------ Entries supplied ------

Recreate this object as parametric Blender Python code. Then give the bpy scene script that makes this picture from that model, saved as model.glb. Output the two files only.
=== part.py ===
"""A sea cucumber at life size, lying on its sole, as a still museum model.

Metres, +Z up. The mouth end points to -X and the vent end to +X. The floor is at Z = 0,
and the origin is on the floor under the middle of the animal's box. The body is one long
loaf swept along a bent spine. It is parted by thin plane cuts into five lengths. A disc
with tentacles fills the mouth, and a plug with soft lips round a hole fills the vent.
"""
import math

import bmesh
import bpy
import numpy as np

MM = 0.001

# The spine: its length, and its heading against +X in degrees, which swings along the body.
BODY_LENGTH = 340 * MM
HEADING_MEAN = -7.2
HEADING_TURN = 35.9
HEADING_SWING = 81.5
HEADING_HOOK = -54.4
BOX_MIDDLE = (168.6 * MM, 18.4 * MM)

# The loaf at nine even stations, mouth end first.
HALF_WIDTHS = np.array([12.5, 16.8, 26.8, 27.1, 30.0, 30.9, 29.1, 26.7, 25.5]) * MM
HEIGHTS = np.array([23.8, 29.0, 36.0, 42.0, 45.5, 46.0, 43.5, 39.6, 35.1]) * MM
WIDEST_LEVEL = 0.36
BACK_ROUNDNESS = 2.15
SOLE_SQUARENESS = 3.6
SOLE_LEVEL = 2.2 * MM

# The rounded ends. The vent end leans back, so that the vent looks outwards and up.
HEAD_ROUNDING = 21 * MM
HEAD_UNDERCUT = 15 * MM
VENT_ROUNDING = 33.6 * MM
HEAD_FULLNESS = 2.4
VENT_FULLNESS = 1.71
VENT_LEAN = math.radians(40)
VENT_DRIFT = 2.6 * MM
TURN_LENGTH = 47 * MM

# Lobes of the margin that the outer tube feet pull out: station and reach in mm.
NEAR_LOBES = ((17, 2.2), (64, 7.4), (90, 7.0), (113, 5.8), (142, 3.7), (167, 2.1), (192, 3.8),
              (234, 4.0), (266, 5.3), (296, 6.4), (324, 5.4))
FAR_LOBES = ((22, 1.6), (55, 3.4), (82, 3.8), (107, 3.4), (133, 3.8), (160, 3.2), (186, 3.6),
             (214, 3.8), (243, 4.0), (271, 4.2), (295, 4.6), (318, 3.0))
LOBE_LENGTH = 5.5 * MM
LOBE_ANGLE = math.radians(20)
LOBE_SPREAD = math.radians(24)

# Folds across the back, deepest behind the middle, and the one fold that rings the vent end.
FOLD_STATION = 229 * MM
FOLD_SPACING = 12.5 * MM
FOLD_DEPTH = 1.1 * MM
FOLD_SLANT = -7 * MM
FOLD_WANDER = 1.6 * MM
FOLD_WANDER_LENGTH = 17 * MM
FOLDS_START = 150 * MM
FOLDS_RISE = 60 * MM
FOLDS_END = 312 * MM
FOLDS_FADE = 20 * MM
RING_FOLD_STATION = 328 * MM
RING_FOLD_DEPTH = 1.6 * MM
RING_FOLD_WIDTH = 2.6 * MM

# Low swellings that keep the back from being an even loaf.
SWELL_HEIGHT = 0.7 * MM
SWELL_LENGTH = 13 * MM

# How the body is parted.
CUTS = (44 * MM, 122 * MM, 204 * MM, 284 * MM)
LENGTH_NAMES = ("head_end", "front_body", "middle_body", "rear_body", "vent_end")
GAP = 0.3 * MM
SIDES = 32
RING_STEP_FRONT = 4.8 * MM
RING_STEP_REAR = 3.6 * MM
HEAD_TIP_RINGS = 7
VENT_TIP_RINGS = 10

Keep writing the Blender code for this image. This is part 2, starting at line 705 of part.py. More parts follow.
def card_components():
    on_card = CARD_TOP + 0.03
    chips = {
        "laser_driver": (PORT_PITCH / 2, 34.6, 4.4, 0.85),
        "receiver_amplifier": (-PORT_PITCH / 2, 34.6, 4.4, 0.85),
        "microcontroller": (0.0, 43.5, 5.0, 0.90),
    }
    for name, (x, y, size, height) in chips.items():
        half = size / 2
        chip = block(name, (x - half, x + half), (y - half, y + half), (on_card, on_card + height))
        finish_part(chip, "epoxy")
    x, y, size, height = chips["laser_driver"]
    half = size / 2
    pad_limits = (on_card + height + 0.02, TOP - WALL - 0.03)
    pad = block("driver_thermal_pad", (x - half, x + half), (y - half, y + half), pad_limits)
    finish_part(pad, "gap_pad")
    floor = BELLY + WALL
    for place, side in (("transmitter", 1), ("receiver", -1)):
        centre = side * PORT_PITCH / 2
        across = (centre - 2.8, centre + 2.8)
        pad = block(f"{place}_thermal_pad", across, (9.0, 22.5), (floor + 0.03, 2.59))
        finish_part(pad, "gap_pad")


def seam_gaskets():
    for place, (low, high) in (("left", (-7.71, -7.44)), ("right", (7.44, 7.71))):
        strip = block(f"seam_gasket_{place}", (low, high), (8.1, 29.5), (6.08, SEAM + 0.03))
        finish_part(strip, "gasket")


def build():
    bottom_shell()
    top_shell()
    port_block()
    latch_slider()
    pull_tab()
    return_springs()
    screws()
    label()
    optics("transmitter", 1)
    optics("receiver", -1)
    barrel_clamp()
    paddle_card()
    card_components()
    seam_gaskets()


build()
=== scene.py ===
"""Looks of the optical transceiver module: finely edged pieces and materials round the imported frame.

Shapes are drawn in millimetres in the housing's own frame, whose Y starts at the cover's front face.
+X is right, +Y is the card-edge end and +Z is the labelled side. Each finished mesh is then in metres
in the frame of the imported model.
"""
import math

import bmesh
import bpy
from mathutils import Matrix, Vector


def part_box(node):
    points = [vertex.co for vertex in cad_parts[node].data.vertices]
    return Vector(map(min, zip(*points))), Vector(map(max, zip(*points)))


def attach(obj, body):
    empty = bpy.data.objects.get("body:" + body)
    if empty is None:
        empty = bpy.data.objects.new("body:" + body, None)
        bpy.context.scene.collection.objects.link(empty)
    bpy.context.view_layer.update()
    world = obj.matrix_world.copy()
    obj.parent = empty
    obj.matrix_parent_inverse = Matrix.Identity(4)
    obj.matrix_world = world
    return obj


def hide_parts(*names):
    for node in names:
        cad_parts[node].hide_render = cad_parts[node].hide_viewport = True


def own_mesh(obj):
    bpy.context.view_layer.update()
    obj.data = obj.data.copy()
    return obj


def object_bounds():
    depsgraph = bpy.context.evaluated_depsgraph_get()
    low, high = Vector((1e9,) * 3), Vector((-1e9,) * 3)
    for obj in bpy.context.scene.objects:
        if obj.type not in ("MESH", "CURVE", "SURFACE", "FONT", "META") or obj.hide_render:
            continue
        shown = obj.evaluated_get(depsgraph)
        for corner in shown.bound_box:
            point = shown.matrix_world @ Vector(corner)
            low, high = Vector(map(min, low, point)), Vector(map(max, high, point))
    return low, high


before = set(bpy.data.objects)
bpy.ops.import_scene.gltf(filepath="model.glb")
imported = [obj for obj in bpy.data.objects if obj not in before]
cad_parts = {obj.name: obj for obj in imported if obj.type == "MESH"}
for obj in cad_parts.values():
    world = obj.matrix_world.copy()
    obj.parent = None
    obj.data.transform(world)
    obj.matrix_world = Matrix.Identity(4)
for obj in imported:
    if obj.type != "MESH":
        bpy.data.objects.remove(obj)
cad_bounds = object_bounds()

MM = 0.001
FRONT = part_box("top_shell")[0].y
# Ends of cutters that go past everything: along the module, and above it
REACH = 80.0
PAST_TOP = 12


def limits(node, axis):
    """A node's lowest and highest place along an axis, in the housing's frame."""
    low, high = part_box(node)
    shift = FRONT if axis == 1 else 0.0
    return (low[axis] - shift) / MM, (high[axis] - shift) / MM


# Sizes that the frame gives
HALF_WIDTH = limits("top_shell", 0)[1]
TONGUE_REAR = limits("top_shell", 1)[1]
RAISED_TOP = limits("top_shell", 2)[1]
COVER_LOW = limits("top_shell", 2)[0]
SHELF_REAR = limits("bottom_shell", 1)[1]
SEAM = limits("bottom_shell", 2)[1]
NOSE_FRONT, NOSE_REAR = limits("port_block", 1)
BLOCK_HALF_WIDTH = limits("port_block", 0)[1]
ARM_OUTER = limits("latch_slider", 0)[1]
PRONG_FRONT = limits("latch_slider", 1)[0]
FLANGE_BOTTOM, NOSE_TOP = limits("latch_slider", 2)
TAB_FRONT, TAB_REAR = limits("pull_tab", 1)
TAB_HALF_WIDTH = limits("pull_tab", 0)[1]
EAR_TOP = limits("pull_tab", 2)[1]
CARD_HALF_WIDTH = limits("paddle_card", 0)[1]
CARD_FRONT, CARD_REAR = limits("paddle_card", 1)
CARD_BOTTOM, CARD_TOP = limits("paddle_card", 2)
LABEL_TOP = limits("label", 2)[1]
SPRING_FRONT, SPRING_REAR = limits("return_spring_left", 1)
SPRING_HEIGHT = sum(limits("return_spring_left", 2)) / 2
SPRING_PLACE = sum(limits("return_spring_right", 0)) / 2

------

→ Work to complete
Please write out exactly the lines from the start of the data through the line that contains "SOLE_LEVEL = 2.2 * MM", both ends included, and nothing else.

→ Task output
Recreate this object as parametric Blender Python code. Then give the bpy scene script that makes this picture from that model, saved as model.glb. Output the two files only.
=== part.py ===
"""A sea cucumber at life size, lying on its sole, as a still museum model.

Metres, +Z up. The mouth end points to -X and the vent end to +X. The floor is at Z = 0,
and the origin is on the floor under the middle of the animal's box. The body is one long
loaf swept along a bent spine. It is parted by thin plane cuts into five lengths. A disc
with tentacles fills the mouth, and a plug with soft lips round a hole fills the vent.
"""
import math

import bmesh
import bpy
import numpy as np

MM = 0.001

# The spine: its length, and its heading against +X in degrees, which swings along the body.
BODY_LENGTH = 340 * MM
HEADING_MEAN = -7.2
HEADING_TURN = 35.9
HEADING_SWING = 81.5
HEADING_HOOK = -54.4
BOX_MIDDLE = (168.6 * MM, 18.4 * MM)

# The loaf at nine even stations, mouth end first.
HALF_WIDTHS = np.array([12.5, 16.8, 26.8, 27.1, 30.0, 30.9, 29.1, 26.7, 25.5]) * MM
HEIGHTS = np.array([23.8, 29.0, 36.0, 42.0, 45.5, 46.0, 43.5, 39.6, 35.1]) * MM
WIDEST_LEVEL = 0.36
BACK_ROUNDNESS = 2.15
SOLE_SQUARENESS = 3.6
SOLE_LEVEL = 2.2 * MM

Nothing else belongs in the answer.